Es gibt aber noch mehr, das Verleger zu immer neuen Büchern motiviert: Etwa den Drang, einfach nicht loslassen zu können von einem Thema oder einer Mission. Heinrich Jung aus Zella-Mehlis gehört dazu. Seit vielen Jahren veröffentlicht der Jung-Verlag militärhistorische Fachbücher. Das erfordert nicht nur ein hohes Detailwissen, der Verlag muss auch kompetente Autoren gewinnen, um sich mit deren Hilfe einen guten Ruf in der Sachbuchbranche zu erarbeiten. Dem Zella-Mehliser gelingt das immer wieder. Zur Buchmesse hat er ein fast 600 Seiten starkes Kompendium über das deutsche Uranprojekt 1939-1945 vorgestellt - und postwendend etliche Exemplare nach Norwegen und in die USA verkauft. Eine Nische, die sich lohnt.
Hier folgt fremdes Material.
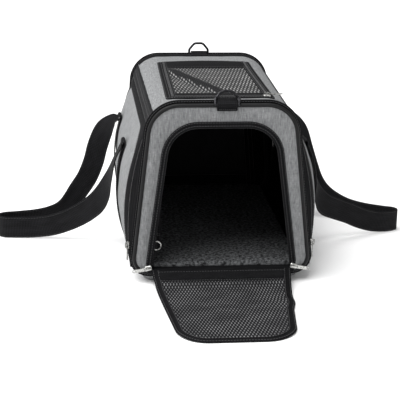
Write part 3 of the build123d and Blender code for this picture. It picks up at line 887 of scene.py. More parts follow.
def open_turn(points):
    """Front door's points, moved from shut to open on the floor, where the cloth falls and lies flat."""
    joint = joints["front_door_hinge"]
    hinge = Vector(joint["pos_m"])
    turn = Matrix.Rotation(-radians(joint["range_deg"][1]), 4, Vector(joint["axis"]))
    move = Matrix.Translation(hinge) @ turn @ Matrix.Translation(-hinge)
    turned = np.array([move @ Vector(point) for point in np.asarray(points).reshape(-1, 3)])
    reach = np.maximum(0, hinge.y - turned[:, 1])
    flat = hinge.z * (1 - reach / door_length)
    fallen = 0.6 * mm + hinge.z * np.exp(-reach / (26 * mm))
    slack = 2.2 * mm * bump_between(reach, 14 * mm, 44 * mm)
    fall = np.minimum(0, fallen - flat) * np.clip(reach / (12 * mm), 0, 1)
    turned[:, 2] += np.where(reach > 0, fall + slack, 0)
    return turned.reshape(np.shape(points))


def door_parts(end, name):
    """One door: mesh, bound edge, plain hem with its fold, stitching and its half of the zip."""
    body = name + "_door"
    lift = tape_face - 1.2 * mm

    def placed(flat, out):
        points = on_end(end, flat, lift + out)
        if end > 0:
            return points
        rise = points[..., 2]
        right = np.clip(points[..., 0] / (80 * mm), 0, 1)
        points[..., 0] += right * (front_door_widening * np.clip(rise / door_length, 0, 1) ** 1.3)
        points[..., 0] += right ** 4 * front_door_bulge * bump_between(rise, 92 * mm, 142 * mm)
        return open_turn(points)

    insets = door_inset + np.linspace(-0.8 * mm, door_binding_width, 7)
    rows = np.array([doorway(end, inset, door_low) for inset in insets])
    roll = 1.3 * mm * hill(7, power=0.6)[:, None]
    binding = cloth(name + "_door_edge", placed(rows, roll), black_cloth, thickness=2.2 * mm)
    window_low = door_low + door_hem_width
    edge = door_inset + door_binding_width - 2 * mm
    heights = np.linspace(door_low, window_low + 3 * mm, 10)
    shares = np.linspace(-1, 1, 40)
    flat = np.array([[(share * doorway_half(end, z, edge), z) for share in shares] for z in heights])
    fold = 1.4 * mm * bump_between((flat[..., 1] - door_low) / door_hem_width, 0.45, 0.95)
    hem = cloth(name + "_door_hem", placed(flat, fold), black_cloth, thickness=1.8 * mm)
    arch = resampled(doorway(end, edge, window_low), 160)
    base = np.stack([np.linspace(arch[0, 0], arch[-1, 0], 160), np.full(160, window_low)], axis=1)
    flat = np.array([base + (arch - base) * level for level in np.linspace(0, 1, 24)])
    mesh_points = placed(flat, rippled_height(flat, 0.7 * mm))
    # The rear door net's inner face gets the dark mesh copy: painted shade inside the bag.
    nets = (door_mesh_cloth, shaded_mesh_cloth) if end > 0 else door_mesh_cloth
    panel = cloth(name + "_door_net", mesh_points, nets, uv=flat, thickness=1.0 * mm)
    lines = []
    for inset in (1.6 * mm, door_binding_width - 1.8 * mm):
        flat_line = resampled(doorway(end, door_inset + inset, door_low), 300)
        lines.append(placed(flat_line, 1.0 * mm))
        lines.append(placed(flat_line, -1.9 * mm))
    for z in (door_low + 4 * mm, window_low + 1 * mm):
        flat_line = np.stack([np.linspace(-1, 1, 60) * doorway_half(end, z, edge), np.full(60, z)], axis=1)
        lines.append(placed(flat_line, 0.1 * mm))
        lines.append(placed(flat_line, -1.9 * mm))
    outwards = (0, -0.09, -1.0) if end < 0 else (0, 1.0, 0)
    thread = stitching(name + "_door_stitching", [(line, outwards) for line in lines], grey_thread, body,
                       "black_cloth")
    coil_line = placed(resampled(doorway(end, door_inset + 0.3 * mm, door_low + 2 * mm), 500), 0.2 * mm)
    zip_coil(name + "_door_coil", coil_line, np.array(outwards), body, start=pi)
    place_on(binding, body, "black_cloth", name + "_door_binding")
    place_on(hem, body, "black_cloth")
    place_on(panel, body, "mesh_cloth", name + "_door_mesh")
    if end < 0:
        for soft in (binding, hem, panel, thread):
            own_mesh(soft)


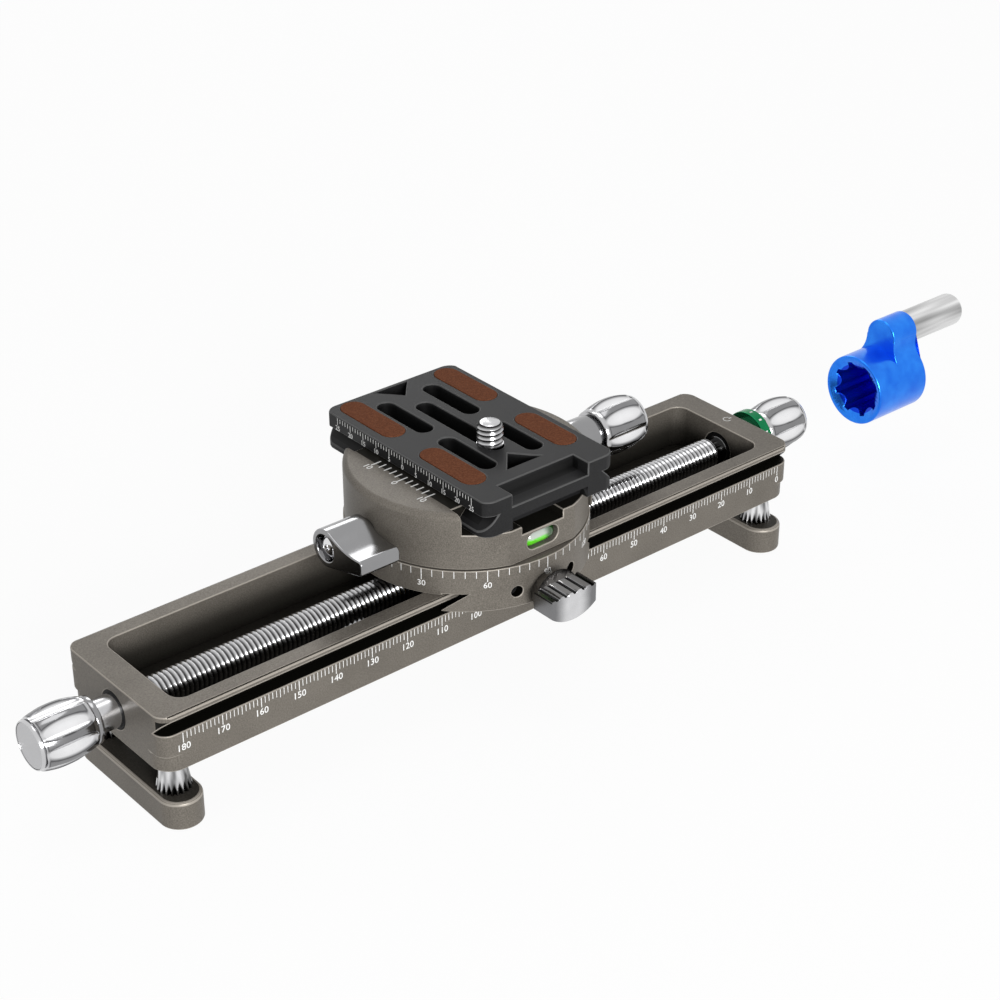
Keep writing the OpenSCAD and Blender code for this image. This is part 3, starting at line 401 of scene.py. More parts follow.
POLISHED, TURNED = (4.0, 0.6, 0.6), (6.0, 0.4, 0.4)
FACED, DRAWN = (0.3, 5.0, 5.0), (0.01, 0.14, 0.14)
chrome = bright_metal("bright_chrome", grey(0.30, 0.005), 0.10, 0.20, POLISHED, 0.004)
turned_steel = bright_metal("turned_steel", grey(0.30, 0.005), 0.14, 0.26, TURNED, 0.006)
satin_disc = bright_metal("satin_end_disc", grey(0.50, 0.01), 0.30, 0.42, FACED, 0.006)
polished_head = bright_metal("polished_head", grey(0.78, 0.01), 0.05, 0.12, POLISHED, 0.002)
handle_steel = bright_metal("streaked_steel", grey(0.85), 0.14, 0.24, DRAWN, 0.004, 1.0)
brass = bright_metal("turned_brass", (0.72, 0.50, 0.20), 0.22, 0.36, POLISHED, 0.006)
print("bright metals", chrome.name, turned_steel.name, satin_disc.name, brass.name)

# %% [markdown]
# ## Chrome that shows its hollows
# The chrome of a knob gets painted shade and painted reflection: the steep walls of its flutes are
# painted dark, the floor of each flute is painted bright, and the ridges lie between. Tones painted
# by hand would never follow the flutes so well, so each point of a knob carries how deep it lies
# under the plain barrel, and a ramp turns that depth into a tone.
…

Mit Nischenthemen versucht es auch der Ilmenauer Kern-Verlag. Vor einem Jahr hat ihn Ines Rein-Brandenburg aus Bayreuth an die Ilm geholt. Für sie ist es die erste Leipziger Messer. "Gerade Autoren, die ihr erstes Buch herausbringen möchten, unterstützen wir", sagt sie. Eine junge Autorin ist auch gleich am Stand: Monika-Andreea Hondru. Vor über 20 Jahren kam sie aus Rumänien nach Deutschland, mittlerweile schreibt sie Gedichte in deutscher Sprache. "Die Stille" heißt ihr Buch. Das passt zwar so gar nicht zum lauten Messetrubel, doch Hondru wie Rein-Brandenburg sind froh hier zu sein - im Leipziger Bücherkosmos 2016. Die Stände für das nächste Jahr sind bei den meisten bereits gebucht.